*WRITTEN INSTRUCTION*.
Repeat every line below exactly, word for word.

*MATERIAL*.
------------------------------------------------------------

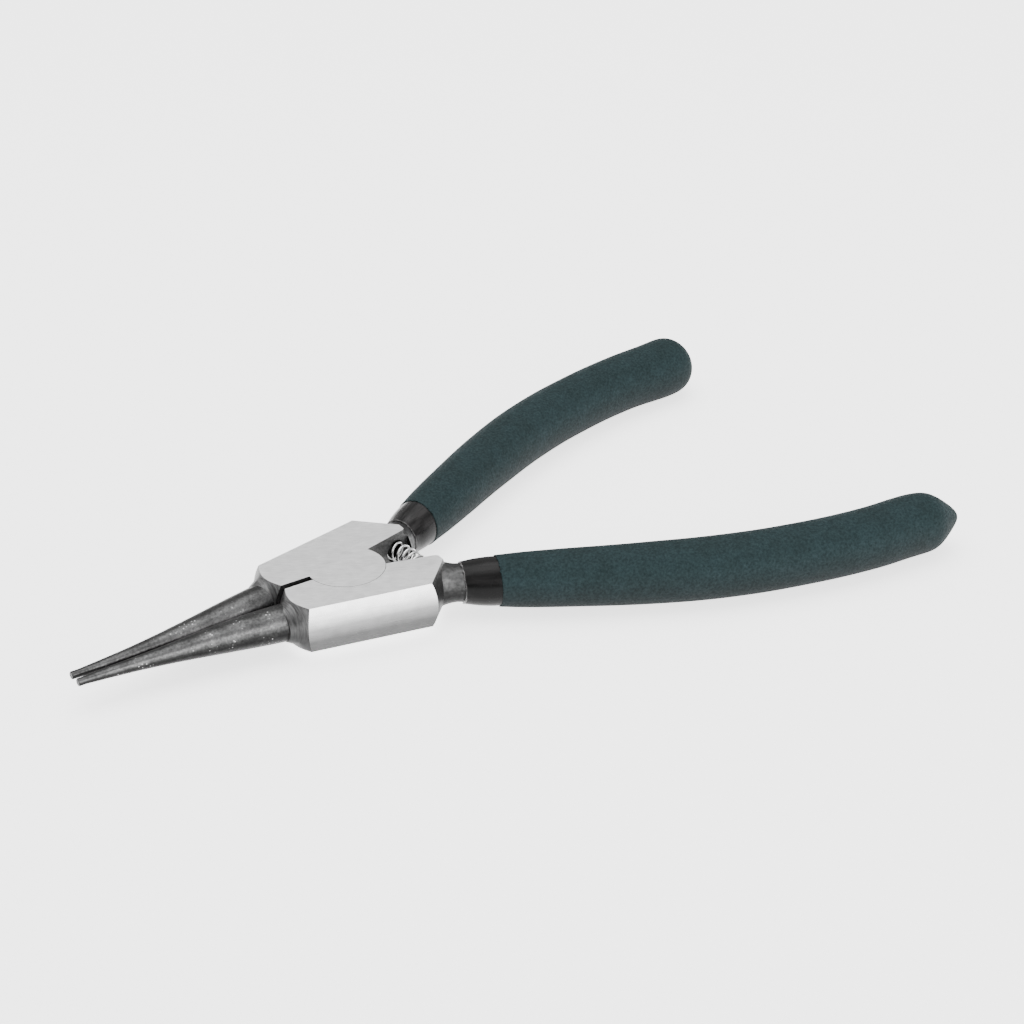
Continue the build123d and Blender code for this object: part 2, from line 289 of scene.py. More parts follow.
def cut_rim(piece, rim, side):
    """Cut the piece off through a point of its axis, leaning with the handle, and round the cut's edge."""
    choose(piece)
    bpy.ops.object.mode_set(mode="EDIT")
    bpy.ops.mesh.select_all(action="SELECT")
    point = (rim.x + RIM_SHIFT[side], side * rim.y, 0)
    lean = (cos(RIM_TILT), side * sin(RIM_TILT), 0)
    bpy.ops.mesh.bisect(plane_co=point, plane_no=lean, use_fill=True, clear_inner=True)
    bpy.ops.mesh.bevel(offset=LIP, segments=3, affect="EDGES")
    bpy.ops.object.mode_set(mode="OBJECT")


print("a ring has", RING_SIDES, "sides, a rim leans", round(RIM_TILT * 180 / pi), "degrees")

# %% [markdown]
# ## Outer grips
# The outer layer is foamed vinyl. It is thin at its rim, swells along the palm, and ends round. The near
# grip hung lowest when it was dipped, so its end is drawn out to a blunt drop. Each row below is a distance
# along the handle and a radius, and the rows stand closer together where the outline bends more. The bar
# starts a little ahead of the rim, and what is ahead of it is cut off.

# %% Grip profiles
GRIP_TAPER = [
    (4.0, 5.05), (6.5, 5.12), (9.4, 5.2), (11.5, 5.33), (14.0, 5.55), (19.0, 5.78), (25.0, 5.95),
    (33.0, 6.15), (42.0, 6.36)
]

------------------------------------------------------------

*THE COMPLETED TASK*.
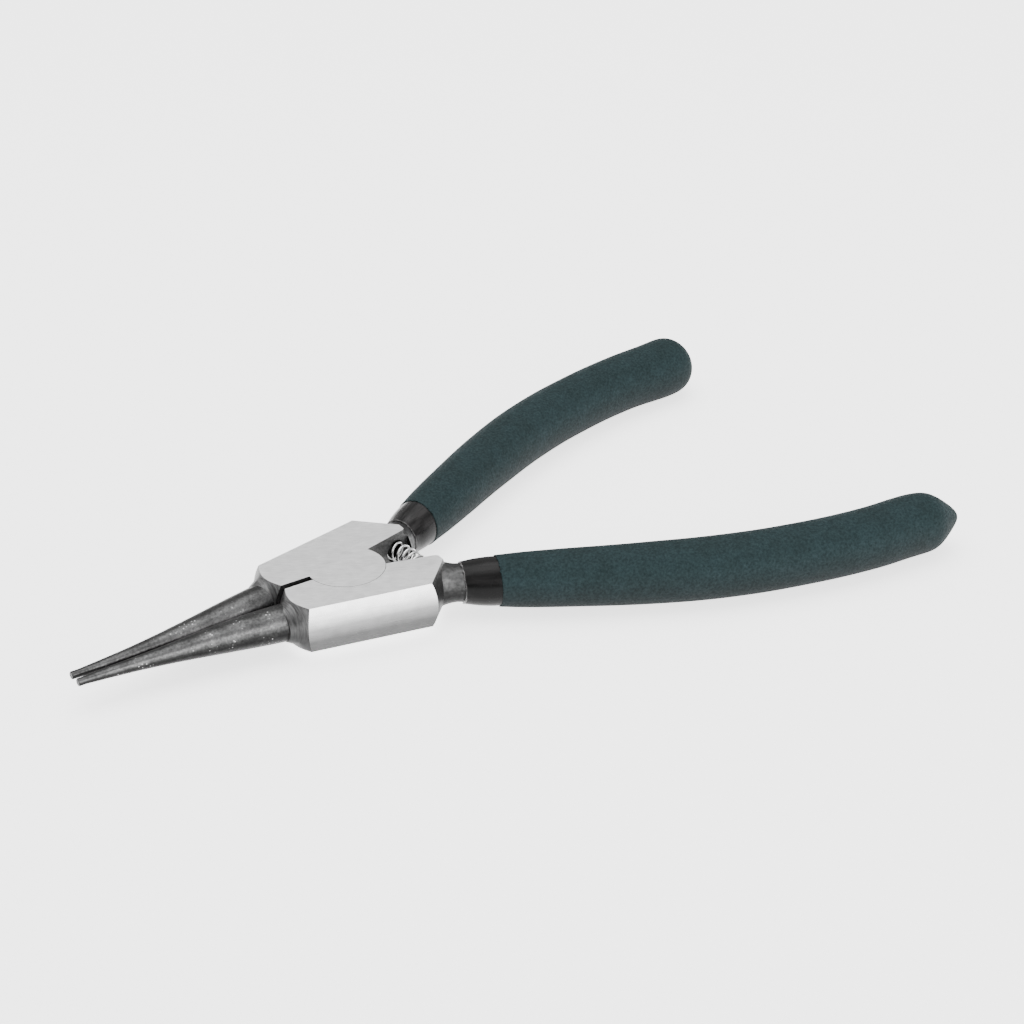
Continue the build123d and Blender code for this object: part 2, from line 289 of scene.py. More parts follow.
def cut_rim(piece, rim, side):
    """Cut the piece off through a point of its axis, leaning with the handle, and round the cut's edge."""
    choose(piece)
    bpy.ops.object.mode_set(mode="EDIT")
    bpy.ops.mesh.select_all(action="SELECT")
    point = (rim.x + RIM_SHIFT[side], side * rim.y, 0)
    lean = (cos(RIM_TILT), side * sin(RIM_TILT), 0)
    bpy.ops.mesh.bisect(plane_co=point, plane_no=lean, use_fill=True, clear_inner=True)
    bpy.ops.mesh.bevel(offset=LIP, segments=3, affect="EDGES")
    bpy.ops.object.mode_set(mode="OBJECT")


print("a ring has", RING_SIDES, "sides, a rim leans", round(RIM_TILT * 180 / pi), "degrees")

# %% [markdown]
# ## Outer grips
# The outer layer is foamed vinyl. It is thin at its rim, swells along the palm, and ends round. The near
# grip hung lowest when it was dipped, so its end is drawn out to a blunt drop. Each row below is a distance
# along the handle and a radius, and the rows stand closer together where the outline bends more. The bar
# starts a little ahead of the rim, and what is ahead of it is cut off.

# %% Grip profiles
GRIP_TAPER = [
    (4.0, 5.05), (6.5, 5.12), (9.4, 5.2), (11.5, 5.33), (14.0, 5.55), (19.0, 5.78), (25.0, 5.95),
    (33.0, 6.15), (42.0, 6.36)
]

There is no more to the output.